Une semaine plus tard, l’horrible scène de Tourcoing avait, dans Lille hors les murs, au quartier qui a nom : le faubourg du Sud, son funèbre pendant. Cette fois, ce n’était plus sur un jeune homme que la soldatesque germanique dirigeait sa férocité : c’était sur une jeune fille. Les circonstances de l’événement sont encore, à l’heure où j’écris, assez obscures. Les autorités allemandes ont fait, autant qu’il était en elles, le mystère. Les décisions qu’elles ont prises ont eu pour objet, nous le verrons, d’intervertir les responsabilités. Toutes les communications entre ce quartier de Lille et le gros de la ville étant interdites, la difficulté demeure très grande de démasquer l’imposture.

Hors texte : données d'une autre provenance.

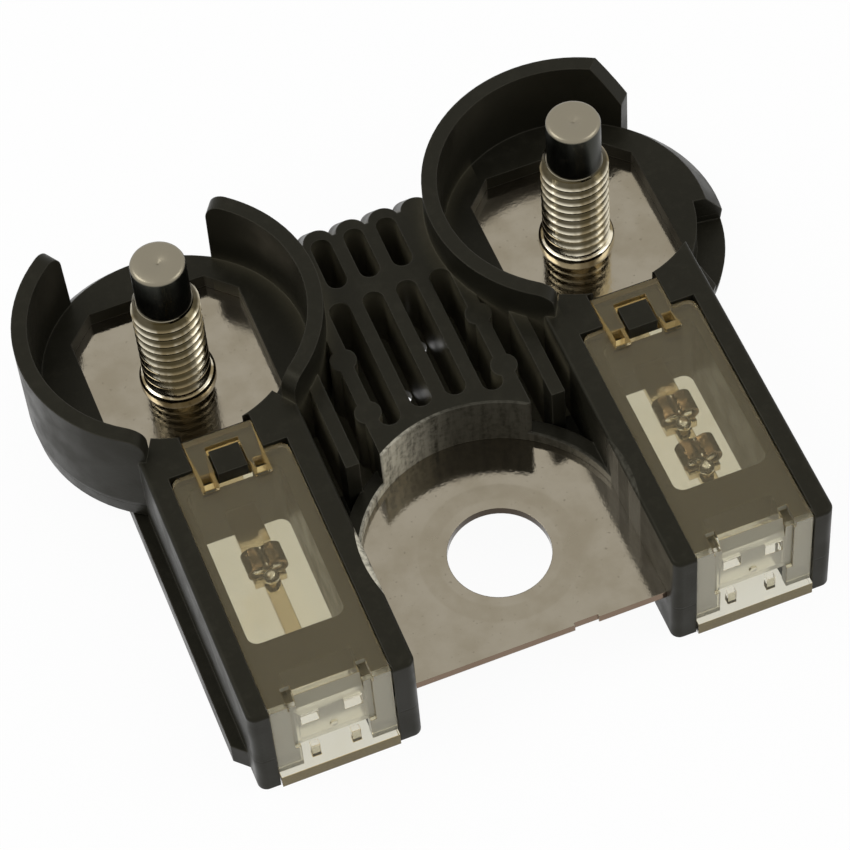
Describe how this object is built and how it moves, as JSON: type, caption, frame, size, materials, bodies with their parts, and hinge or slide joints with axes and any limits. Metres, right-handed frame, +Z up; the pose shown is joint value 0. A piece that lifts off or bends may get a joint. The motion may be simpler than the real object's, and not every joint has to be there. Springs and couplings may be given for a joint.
{
  "type": "battery fuse block",
  "caption": "Stud-mounted fuse block: a flat bus bar with a bolt hole, moulded into a housing with studs in round cups and fuse links under clear latched covers.",
  "frame": {"origin": "centre of the bus hole, on the bus bar's top face", "axes": "+Z up along the studs, +Y from the bus hole towards the studs, +X from the arm with one tin pellet to the arm with two"},
  "size_m": [0.0632, 0.0517, 0.0211],
  "materials": {
    "housing_plastic": "satin black glass-filled moulding",
    "plated_bar": "dull bright tin plating over a copper alloy",
    "plated_stud": "bright plated steel",
    "tin": "dull cast tin",
    "clear_cover": "glossy see-through smoky amber plastic"
  },
  "bodies": {
    "root": {"housing": "housing_plastic", "bus_bar": "plated_bar", "stud_left": "plated_stud", "stud_right": "plated_stud", "tin_left": "tin", "tin_right_rear": "tin", "tin_right_front": "tin", "window_cover_left": "clear_cover", "window_cover_right": "clear_cover", "base_window_left": "clear_cover", "base_window_right": "clear_cover"}
  },
  "joints": []
}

Voici, en gros, ce que l’on nous a appris. C’était sans doute le 13 novembre. Un jeune homme, coutumier parait-il de la cueillette des pommes de terre, sévèrement réprimée par ordre des Kommandanturs, avait plusieurs fois été pris en flagrant délit et mené en prison ; mais il s’était toujours échappé de sa geôle avec une remarquable habileté. Une fois de plus, il venait de s’échapper ; une fois de plus, un policier militaire; lui avait mis la main au collet et le ramenait en prison. Il se nomme D... ; ses parents sont de pauvres ouvriers. Comme on le reconduisait, sa sœur qui avait assisté à l’arrestation, se précipite vers lui et jette sur ses épaules un manteau pour le garantir du froid. Le stupide policier se croit-il menacé par ce geste ? S’imagine-t-il que cette jeune fille sans armes allait lui ravir son prisonnier ? Tant il y a que le misérable ajuste son revolver et fait feu. La pauvre enfant, frappée au sein, tombe raide morte.